| Instructions for the task |
Only the lines from the one with "middle = joint_point((SEAL_TOP" through the one with "bpy.data.objects.remove(obj)" are to be restated, word for word, with both of them included.

| Records for processing |
'''

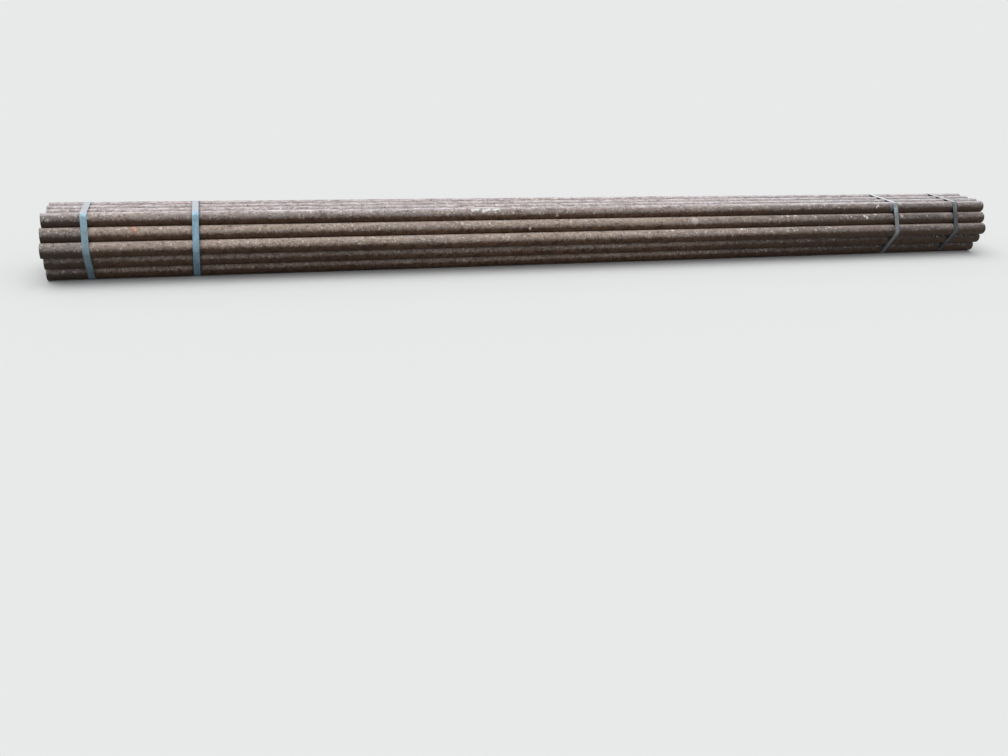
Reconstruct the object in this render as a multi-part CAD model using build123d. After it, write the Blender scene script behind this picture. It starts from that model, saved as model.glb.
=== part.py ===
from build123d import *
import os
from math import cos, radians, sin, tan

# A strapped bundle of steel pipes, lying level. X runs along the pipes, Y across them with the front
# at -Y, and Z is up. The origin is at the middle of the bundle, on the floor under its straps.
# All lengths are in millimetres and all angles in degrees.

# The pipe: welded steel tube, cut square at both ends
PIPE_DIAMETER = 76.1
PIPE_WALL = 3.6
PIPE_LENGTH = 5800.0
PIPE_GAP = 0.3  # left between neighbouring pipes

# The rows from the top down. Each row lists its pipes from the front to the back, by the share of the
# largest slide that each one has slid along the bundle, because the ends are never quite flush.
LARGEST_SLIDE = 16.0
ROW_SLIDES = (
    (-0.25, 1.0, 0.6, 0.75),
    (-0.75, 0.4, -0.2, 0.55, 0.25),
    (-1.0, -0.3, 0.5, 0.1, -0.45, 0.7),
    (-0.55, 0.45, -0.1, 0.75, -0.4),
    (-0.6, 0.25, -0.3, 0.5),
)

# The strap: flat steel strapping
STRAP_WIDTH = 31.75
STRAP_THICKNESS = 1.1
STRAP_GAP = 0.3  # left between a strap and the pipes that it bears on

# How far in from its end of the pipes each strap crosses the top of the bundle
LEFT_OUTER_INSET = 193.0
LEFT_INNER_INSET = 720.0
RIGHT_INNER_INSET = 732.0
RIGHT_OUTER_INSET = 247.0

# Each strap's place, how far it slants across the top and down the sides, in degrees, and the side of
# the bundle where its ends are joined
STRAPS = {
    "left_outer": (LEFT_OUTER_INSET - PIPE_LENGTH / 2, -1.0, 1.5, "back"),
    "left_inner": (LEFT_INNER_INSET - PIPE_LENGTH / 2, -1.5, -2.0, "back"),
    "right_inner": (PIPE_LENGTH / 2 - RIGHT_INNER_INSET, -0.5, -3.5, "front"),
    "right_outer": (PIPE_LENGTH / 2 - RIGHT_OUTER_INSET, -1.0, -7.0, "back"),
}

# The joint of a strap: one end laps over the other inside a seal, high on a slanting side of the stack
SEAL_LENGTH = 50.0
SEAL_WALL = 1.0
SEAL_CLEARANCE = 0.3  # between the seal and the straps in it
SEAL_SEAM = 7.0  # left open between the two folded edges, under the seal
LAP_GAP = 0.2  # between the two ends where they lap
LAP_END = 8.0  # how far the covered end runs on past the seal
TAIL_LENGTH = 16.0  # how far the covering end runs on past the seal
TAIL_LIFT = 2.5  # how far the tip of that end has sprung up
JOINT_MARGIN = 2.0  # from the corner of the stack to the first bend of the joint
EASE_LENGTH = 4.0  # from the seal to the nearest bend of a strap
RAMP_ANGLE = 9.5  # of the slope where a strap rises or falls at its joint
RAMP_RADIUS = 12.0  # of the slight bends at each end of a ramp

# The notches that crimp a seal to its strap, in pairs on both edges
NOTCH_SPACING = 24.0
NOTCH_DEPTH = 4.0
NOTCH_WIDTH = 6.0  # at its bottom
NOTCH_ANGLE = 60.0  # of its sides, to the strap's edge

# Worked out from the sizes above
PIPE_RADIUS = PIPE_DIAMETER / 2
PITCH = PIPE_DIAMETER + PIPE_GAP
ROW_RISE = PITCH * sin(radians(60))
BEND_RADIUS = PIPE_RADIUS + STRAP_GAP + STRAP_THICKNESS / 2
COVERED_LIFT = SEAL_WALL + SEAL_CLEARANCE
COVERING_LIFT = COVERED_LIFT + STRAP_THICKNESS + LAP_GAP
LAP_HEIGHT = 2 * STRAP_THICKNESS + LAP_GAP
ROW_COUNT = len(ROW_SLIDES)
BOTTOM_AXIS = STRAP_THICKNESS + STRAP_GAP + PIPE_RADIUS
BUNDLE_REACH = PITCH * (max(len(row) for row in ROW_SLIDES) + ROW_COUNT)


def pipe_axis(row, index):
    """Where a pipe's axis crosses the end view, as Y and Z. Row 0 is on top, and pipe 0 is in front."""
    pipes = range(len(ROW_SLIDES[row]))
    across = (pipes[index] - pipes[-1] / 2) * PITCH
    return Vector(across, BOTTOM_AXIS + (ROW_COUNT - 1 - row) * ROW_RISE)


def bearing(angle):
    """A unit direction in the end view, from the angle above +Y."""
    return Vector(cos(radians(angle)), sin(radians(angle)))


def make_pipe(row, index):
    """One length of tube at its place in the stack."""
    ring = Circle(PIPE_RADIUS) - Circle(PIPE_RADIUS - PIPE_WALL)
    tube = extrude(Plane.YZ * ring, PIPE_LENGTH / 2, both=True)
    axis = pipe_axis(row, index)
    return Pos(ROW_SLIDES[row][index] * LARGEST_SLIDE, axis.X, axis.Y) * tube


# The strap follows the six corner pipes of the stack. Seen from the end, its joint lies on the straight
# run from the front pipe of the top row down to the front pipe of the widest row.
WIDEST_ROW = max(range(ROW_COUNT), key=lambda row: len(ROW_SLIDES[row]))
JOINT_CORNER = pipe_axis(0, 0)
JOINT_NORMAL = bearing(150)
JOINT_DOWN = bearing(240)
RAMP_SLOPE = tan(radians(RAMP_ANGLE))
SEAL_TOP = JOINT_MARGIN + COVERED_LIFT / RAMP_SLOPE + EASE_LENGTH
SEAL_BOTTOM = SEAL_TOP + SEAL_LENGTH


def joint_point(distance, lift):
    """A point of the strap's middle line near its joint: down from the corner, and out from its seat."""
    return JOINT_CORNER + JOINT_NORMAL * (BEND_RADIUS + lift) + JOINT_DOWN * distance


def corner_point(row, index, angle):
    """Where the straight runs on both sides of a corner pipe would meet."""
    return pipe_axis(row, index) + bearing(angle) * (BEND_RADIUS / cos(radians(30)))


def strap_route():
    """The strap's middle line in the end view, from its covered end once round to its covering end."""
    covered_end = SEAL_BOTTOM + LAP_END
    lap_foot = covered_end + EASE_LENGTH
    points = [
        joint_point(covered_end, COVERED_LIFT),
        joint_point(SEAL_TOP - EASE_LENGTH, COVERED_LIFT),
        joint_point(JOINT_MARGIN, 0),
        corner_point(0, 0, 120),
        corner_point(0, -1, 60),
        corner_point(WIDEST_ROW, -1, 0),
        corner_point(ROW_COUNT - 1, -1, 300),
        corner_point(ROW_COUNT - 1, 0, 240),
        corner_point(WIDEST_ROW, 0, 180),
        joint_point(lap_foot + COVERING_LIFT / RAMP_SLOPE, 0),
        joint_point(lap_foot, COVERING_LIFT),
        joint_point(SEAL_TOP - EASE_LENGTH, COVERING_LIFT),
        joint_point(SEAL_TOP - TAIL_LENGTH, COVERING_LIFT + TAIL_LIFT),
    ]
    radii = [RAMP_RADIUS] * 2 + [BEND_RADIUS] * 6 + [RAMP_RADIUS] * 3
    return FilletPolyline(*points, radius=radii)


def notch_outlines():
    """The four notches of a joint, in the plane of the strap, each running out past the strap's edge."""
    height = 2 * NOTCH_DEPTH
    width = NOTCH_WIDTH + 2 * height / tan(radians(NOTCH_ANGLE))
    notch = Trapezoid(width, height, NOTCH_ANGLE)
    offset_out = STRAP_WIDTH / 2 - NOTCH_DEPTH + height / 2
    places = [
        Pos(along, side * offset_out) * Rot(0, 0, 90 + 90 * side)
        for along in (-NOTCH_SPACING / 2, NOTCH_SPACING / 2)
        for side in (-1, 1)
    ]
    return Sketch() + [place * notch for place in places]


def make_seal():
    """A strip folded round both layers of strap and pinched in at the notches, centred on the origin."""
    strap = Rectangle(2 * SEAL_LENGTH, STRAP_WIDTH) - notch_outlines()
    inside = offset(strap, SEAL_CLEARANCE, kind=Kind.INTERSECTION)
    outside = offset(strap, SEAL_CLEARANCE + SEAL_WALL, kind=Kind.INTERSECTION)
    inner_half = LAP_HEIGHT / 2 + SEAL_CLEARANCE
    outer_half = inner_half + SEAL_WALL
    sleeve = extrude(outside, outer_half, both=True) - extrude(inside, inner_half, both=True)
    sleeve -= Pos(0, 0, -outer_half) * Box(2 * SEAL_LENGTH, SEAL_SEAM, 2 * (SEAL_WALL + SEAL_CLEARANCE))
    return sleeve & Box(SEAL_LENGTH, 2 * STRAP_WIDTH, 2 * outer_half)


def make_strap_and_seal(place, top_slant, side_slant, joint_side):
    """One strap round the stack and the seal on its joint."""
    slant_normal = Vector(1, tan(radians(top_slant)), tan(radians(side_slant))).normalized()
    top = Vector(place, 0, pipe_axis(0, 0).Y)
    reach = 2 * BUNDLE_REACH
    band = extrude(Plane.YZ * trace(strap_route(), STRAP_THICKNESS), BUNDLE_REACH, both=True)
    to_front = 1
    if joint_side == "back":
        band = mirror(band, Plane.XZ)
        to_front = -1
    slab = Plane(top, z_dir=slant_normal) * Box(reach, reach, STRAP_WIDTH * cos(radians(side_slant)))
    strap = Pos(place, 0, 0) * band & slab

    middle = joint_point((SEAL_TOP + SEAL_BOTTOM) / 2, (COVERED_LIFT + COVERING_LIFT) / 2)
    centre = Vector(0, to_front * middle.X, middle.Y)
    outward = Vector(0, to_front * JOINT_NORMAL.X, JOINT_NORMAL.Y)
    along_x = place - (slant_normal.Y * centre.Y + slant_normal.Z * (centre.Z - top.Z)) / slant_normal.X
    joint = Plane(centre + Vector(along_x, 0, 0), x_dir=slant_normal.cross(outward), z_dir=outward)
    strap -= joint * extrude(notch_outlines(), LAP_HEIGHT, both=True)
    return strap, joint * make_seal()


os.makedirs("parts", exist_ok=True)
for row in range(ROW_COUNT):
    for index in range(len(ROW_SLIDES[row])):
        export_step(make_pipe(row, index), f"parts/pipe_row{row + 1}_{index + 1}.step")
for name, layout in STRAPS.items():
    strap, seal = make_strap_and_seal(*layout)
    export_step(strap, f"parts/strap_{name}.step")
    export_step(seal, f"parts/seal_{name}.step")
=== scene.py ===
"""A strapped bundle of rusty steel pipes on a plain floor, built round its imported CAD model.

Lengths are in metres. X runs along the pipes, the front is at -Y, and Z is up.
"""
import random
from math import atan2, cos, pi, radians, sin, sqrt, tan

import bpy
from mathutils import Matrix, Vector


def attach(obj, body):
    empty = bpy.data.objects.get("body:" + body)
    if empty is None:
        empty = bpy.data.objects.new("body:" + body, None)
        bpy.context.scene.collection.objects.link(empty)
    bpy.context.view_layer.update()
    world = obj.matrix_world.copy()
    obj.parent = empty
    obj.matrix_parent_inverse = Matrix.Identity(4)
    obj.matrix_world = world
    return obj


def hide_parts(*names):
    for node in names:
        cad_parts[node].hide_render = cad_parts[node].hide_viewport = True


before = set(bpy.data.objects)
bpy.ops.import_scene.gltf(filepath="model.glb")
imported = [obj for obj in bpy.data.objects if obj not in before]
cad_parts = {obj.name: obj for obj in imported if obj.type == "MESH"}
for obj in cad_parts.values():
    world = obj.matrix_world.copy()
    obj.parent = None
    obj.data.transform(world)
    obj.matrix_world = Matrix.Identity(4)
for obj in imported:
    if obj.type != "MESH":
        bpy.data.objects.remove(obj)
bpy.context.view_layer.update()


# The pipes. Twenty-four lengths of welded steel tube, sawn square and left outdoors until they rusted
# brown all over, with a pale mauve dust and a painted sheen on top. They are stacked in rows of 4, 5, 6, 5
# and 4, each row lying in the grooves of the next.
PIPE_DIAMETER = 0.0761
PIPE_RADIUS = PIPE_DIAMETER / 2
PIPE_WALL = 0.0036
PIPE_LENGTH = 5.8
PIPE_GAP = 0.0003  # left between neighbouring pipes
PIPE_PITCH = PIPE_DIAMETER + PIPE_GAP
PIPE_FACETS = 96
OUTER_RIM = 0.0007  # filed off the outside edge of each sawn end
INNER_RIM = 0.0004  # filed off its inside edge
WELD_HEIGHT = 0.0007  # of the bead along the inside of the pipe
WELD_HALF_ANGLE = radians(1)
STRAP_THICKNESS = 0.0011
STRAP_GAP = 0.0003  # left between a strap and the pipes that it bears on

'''
'''

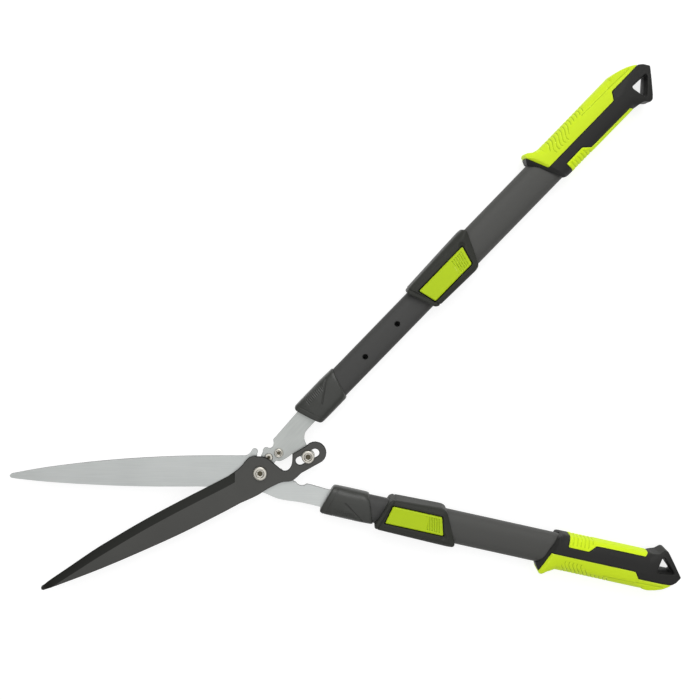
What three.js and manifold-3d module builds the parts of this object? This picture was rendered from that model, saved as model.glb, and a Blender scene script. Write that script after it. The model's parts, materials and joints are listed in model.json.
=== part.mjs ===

'''

| Right answer |
    middle = joint_point((SEAL_TOP + SEAL_BOTTOM) / 2, (COVERED_LIFT + COVERING_LIFT) / 2)
    centre = Vector(0, to_front * middle.X, middle.Y)
    outward = Vector(0, to_front * JOINT_NORMAL.X, JOINT_NORMAL.Y)
    along_x = place - (slant_normal.Y * centre.Y + slant_normal.Z * (centre.Z - top.Z)) / slant_normal.X
    joint = Plane(centre + Vector(along_x, 0, 0), x_dir=slant_normal.cross(outward), z_dir=outward)
    strap -= joint * extrude(notch_outlines(), LAP_HEIGHT, both=True)
    return strap, joint * make_seal()


os.makedirs("parts", exist_ok=True)
for row in range(ROW_COUNT):
    for index in range(len(ROW_SLIDES[row])):
        export_step(make_pipe(row, index), f"parts/pipe_row{row + 1}_{index + 1}.step")
for name, layout in STRAPS.items():
    strap, seal = make_strap_and_seal(*layout)
    export_step(strap, f"parts/strap_{name}.step")
    export_step(seal, f"parts/seal_{name}.step")
=== scene.py ===
"""A strapped bundle of rusty steel pipes on a plain floor, built round its imported CAD model.

Lengths are in metres. X runs along the pipes, the front is at -Y, and Z is up.
"""
import random
from math import atan2, cos, pi, radians, sin, sqrt, tan

import bpy
from mathutils import Matrix, Vector


def attach(obj, body):
    empty = bpy.data.objects.get("body:" + body)
    if empty is None:
        empty = bpy.data.objects.new("body:" + body, None)
        bpy.context.scene.collection.objects.link(empty)
    bpy.context.view_layer.update()
    world = obj.matrix_world.copy()
    obj.parent = empty
    obj.matrix_parent_inverse = Matrix.Identity(4)
    obj.matrix_world = world
    return obj


def hide_parts(*names):
    for node in names:
        cad_parts[node].hide_render = cad_parts[node].hide_viewport = True


before = set(bpy.data.objects)
bpy.ops.import_scene.gltf(filepath="model.glb")
imported = [obj for obj in bpy.data.objects if obj not in before]
cad_parts = {obj.name: obj for obj in imported if obj.type == "MESH"}
for obj in cad_parts.values():
    world = obj.matrix_world.copy()
    obj.parent = None
    obj.data.transform(world)
    obj.matrix_world = Matrix.Identity(4)
for obj in imported:
    if obj.type != "MESH":
        bpy.data.objects.remove(obj)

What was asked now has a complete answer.